WRITTEN EXERCISE
Reproduce precisely the lines of the listing below, starting with the line that contains "What OpenSCAD source" and stopping after the line that contains "its tower's middle."; include nothing else.
== == ==
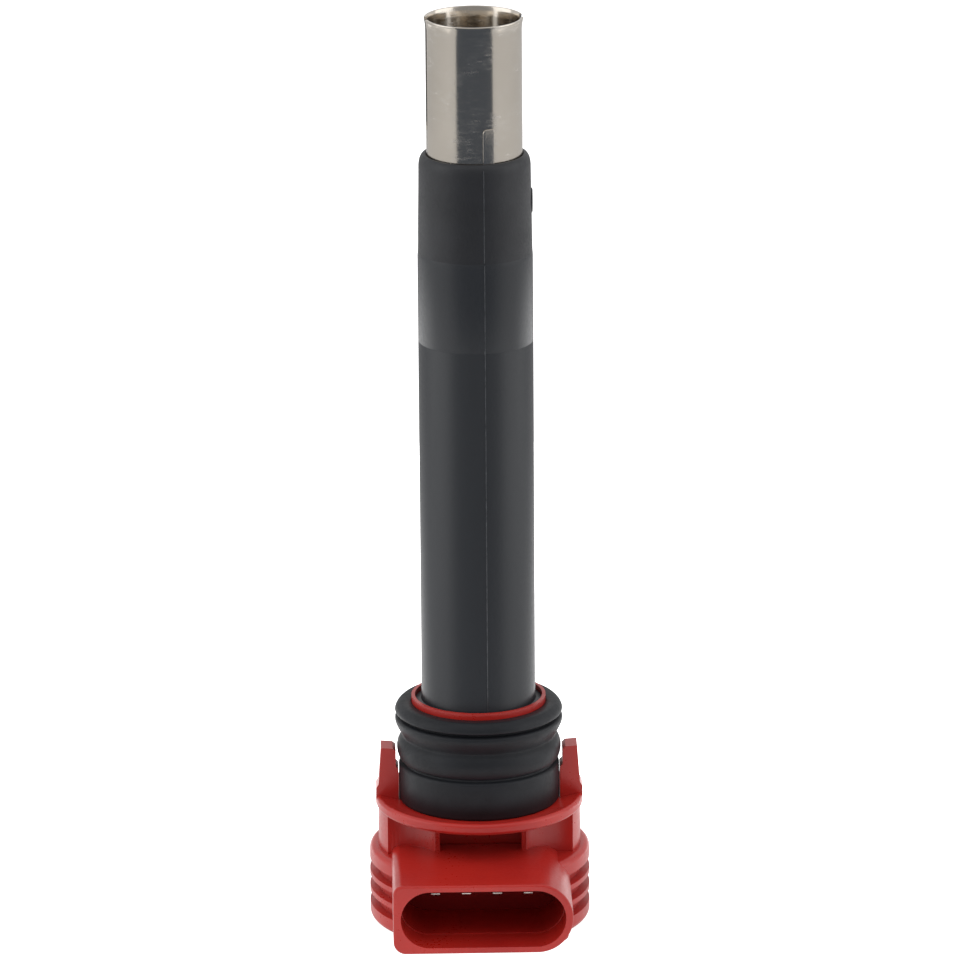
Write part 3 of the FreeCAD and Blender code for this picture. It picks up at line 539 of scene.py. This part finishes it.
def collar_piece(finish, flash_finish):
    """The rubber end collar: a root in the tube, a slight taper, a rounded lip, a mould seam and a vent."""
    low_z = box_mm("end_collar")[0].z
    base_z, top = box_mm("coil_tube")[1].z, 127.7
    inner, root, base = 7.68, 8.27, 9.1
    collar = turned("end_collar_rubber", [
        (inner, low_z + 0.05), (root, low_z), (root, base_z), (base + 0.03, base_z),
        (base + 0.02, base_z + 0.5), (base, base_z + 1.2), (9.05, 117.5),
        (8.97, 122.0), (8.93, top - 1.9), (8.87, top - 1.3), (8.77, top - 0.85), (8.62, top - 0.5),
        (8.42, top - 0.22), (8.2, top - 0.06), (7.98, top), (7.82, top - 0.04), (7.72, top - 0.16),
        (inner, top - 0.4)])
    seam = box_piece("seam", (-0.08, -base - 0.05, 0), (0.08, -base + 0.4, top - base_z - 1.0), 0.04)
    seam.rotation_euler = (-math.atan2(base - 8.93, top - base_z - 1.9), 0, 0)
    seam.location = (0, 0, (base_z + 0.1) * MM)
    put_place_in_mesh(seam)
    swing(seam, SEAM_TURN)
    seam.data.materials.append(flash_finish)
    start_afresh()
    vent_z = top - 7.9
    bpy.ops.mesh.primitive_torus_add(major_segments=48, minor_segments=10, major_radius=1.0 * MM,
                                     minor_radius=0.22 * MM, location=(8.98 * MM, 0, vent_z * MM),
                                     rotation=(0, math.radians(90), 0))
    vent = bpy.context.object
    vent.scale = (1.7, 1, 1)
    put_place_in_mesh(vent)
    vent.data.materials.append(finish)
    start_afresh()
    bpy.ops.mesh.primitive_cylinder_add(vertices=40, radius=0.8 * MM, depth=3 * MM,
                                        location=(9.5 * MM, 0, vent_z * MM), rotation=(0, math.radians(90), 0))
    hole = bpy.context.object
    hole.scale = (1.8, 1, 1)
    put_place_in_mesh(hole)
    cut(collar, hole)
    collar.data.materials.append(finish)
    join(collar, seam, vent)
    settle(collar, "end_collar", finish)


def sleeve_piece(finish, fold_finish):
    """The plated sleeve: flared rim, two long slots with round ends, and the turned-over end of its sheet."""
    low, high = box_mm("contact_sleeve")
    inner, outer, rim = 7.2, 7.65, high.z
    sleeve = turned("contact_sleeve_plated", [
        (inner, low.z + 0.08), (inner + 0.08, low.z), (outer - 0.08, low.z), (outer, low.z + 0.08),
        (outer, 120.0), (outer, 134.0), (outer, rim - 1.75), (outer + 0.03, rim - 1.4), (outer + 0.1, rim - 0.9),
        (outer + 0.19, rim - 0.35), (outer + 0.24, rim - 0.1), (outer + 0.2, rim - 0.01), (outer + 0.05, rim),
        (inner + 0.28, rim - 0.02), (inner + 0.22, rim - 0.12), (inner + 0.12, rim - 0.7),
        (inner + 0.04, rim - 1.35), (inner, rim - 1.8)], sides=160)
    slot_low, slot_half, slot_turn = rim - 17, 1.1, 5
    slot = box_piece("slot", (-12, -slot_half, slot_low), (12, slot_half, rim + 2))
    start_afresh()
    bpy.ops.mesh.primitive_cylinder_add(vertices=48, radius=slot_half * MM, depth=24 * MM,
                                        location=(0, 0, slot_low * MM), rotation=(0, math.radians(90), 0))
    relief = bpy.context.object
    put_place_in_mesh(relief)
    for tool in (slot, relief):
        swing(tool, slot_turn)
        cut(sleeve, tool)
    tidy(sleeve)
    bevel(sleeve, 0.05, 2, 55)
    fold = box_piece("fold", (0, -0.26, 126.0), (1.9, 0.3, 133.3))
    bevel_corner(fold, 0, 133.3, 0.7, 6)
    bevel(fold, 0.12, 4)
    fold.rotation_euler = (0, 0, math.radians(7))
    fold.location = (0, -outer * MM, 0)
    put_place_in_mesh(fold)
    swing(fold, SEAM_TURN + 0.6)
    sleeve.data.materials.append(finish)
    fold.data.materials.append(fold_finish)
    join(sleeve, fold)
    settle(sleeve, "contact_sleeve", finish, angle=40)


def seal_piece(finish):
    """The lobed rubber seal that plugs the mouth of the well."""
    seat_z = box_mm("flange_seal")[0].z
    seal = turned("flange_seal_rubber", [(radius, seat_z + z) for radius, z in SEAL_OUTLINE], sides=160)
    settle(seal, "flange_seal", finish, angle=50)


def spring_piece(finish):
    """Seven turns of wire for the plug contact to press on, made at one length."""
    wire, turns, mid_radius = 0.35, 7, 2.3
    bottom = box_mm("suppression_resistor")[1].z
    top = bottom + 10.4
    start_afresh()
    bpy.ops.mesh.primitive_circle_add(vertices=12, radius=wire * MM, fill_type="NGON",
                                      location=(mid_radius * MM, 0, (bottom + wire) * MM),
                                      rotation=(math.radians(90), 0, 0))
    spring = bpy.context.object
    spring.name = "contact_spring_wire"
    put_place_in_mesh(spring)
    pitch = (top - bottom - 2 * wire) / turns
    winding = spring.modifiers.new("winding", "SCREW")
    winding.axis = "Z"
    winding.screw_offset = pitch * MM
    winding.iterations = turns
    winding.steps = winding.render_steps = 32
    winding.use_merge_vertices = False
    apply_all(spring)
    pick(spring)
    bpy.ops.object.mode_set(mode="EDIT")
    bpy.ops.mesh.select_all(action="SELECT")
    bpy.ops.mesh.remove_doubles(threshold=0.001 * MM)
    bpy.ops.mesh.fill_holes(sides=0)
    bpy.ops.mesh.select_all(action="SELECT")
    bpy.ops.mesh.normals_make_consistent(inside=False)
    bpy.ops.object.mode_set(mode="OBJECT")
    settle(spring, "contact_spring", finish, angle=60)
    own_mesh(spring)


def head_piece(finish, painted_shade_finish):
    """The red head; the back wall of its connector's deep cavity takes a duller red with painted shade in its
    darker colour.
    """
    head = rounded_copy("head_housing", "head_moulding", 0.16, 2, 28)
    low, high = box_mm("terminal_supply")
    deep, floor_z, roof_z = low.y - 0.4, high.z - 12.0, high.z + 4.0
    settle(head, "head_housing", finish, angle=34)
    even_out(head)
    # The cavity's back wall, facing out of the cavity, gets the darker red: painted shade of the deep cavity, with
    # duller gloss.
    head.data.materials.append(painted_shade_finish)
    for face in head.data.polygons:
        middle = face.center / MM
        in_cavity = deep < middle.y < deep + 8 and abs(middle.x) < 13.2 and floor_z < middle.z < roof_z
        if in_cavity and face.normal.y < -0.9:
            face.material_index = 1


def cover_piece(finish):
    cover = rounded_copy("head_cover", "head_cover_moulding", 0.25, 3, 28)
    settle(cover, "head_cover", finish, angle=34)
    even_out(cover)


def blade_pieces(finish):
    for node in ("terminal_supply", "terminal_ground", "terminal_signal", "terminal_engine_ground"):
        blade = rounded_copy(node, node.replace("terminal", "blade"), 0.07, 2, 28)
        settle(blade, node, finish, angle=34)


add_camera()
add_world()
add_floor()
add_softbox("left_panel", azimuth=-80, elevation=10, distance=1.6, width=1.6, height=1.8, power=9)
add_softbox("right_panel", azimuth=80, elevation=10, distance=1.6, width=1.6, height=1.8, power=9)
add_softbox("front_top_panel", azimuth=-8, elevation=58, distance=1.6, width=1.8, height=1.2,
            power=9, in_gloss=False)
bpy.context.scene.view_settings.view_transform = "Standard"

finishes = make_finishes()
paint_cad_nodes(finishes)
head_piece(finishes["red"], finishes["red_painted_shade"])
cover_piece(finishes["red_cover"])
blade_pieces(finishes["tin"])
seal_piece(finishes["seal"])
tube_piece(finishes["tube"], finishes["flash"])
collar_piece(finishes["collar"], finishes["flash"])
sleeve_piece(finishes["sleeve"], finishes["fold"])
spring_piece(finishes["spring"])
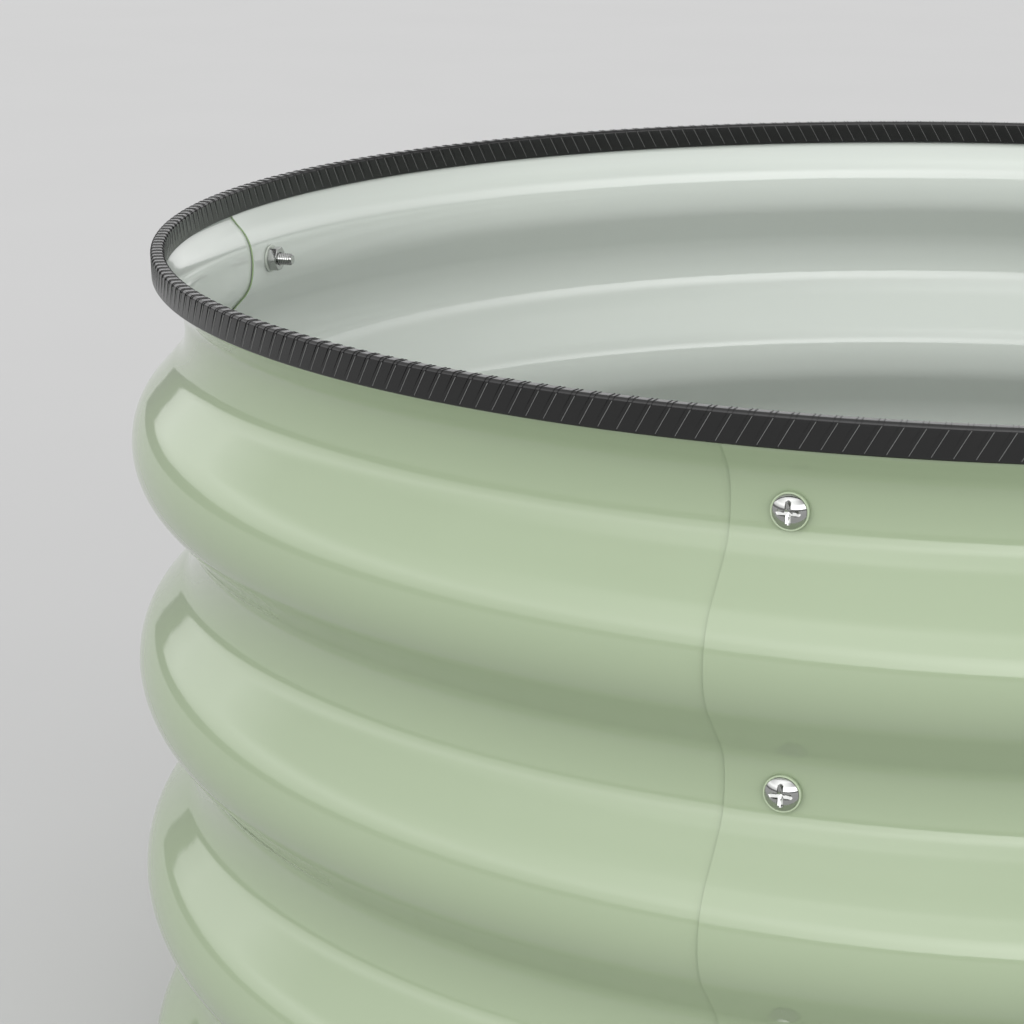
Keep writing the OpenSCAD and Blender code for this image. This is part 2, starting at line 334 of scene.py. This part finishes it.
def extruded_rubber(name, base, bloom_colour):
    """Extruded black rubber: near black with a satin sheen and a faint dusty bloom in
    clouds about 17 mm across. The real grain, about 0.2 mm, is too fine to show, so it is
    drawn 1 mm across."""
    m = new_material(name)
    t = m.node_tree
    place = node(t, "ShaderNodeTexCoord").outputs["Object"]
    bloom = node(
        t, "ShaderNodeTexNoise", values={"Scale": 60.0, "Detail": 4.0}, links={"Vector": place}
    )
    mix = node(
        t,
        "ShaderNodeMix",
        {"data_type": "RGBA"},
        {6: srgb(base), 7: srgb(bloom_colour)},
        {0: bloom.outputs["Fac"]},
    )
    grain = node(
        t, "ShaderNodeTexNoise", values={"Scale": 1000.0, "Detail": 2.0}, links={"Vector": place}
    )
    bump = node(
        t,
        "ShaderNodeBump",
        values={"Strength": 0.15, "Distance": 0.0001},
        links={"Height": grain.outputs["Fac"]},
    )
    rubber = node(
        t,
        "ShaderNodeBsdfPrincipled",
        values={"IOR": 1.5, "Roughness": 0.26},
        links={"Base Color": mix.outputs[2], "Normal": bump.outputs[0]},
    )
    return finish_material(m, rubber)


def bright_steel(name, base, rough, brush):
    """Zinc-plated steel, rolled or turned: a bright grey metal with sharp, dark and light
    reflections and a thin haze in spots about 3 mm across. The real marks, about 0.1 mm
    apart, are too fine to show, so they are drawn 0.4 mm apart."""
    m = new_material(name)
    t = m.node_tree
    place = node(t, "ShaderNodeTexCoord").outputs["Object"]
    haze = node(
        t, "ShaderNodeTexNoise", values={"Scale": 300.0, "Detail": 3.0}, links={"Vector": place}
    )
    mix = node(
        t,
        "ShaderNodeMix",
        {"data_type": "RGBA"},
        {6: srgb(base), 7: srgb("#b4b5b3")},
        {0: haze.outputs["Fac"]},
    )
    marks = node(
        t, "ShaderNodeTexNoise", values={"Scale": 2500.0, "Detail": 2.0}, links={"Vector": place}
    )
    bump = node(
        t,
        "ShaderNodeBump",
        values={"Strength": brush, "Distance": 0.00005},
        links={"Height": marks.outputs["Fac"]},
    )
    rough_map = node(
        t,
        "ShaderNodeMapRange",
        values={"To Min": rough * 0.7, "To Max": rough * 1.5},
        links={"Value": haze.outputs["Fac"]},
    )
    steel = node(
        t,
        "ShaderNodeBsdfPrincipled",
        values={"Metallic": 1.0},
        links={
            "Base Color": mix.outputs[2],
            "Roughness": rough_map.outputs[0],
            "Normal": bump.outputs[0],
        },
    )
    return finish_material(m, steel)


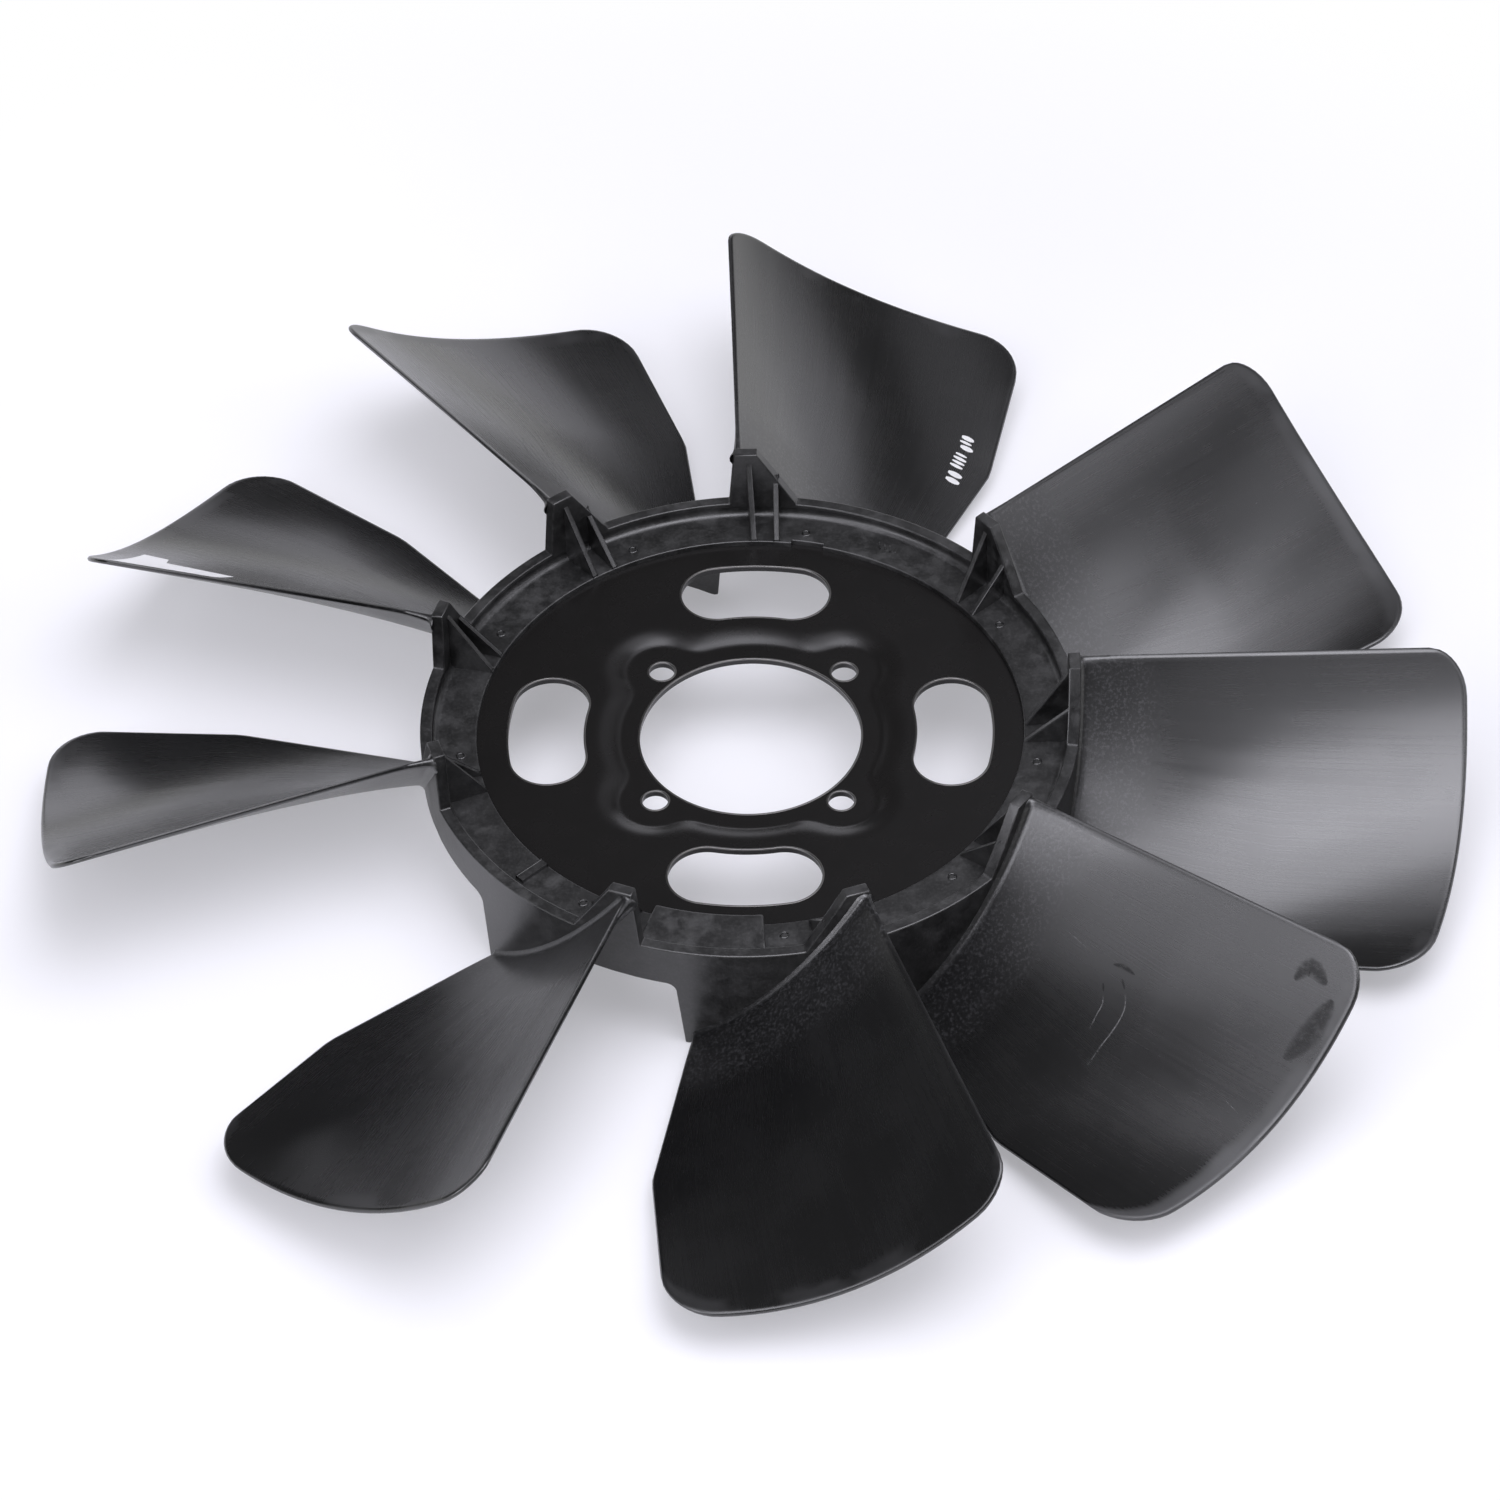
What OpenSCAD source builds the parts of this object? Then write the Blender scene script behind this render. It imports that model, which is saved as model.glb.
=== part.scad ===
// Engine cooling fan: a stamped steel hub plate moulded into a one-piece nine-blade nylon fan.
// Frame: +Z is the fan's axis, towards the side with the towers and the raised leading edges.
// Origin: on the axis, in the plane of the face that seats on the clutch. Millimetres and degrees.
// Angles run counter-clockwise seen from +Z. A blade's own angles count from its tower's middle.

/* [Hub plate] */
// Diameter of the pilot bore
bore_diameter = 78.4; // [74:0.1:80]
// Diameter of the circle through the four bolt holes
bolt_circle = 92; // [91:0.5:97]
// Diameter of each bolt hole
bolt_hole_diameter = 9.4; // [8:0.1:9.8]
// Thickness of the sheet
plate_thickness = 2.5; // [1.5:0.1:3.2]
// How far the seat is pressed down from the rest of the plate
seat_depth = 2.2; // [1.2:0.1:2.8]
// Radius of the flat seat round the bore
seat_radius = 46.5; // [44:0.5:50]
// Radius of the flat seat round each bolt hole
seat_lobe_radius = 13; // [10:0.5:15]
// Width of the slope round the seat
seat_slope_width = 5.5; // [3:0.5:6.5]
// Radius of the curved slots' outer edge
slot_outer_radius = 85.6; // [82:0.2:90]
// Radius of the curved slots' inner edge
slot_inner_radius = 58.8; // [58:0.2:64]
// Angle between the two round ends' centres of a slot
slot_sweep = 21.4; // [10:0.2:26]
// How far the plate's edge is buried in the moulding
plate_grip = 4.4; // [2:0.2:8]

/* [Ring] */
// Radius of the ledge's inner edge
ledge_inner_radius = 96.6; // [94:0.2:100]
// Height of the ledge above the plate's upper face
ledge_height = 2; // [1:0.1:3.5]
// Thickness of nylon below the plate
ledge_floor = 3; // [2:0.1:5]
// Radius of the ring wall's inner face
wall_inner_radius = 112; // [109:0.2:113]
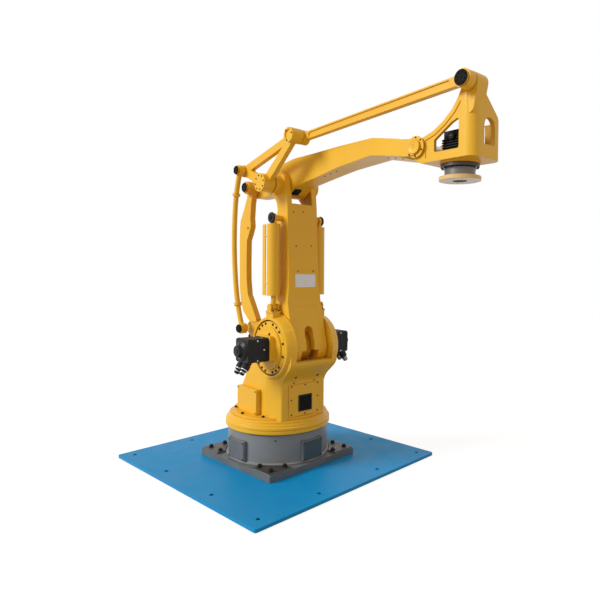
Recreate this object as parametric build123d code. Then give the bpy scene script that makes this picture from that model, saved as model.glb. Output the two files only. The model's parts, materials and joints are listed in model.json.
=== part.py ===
== == ==
EXERCISE ANSWER
What OpenSCAD source builds the parts of this object? Then write the Blender scene script behind this render. It imports that model, which is saved as model.glb.
=== part.scad ===
// Engine cooling fan: a stamped steel hub plate moulded into a one-piece nine-blade nylon fan.
// Frame: +Z is the fan's axis, towards the side with the towers and the raised leading edges.
// Origin: on the axis, in the plane of the face that seats on the clutch. Millimetres and degrees.
// Angles run counter-clockwise seen from +Z. A blade's own angles count from its tower's middle.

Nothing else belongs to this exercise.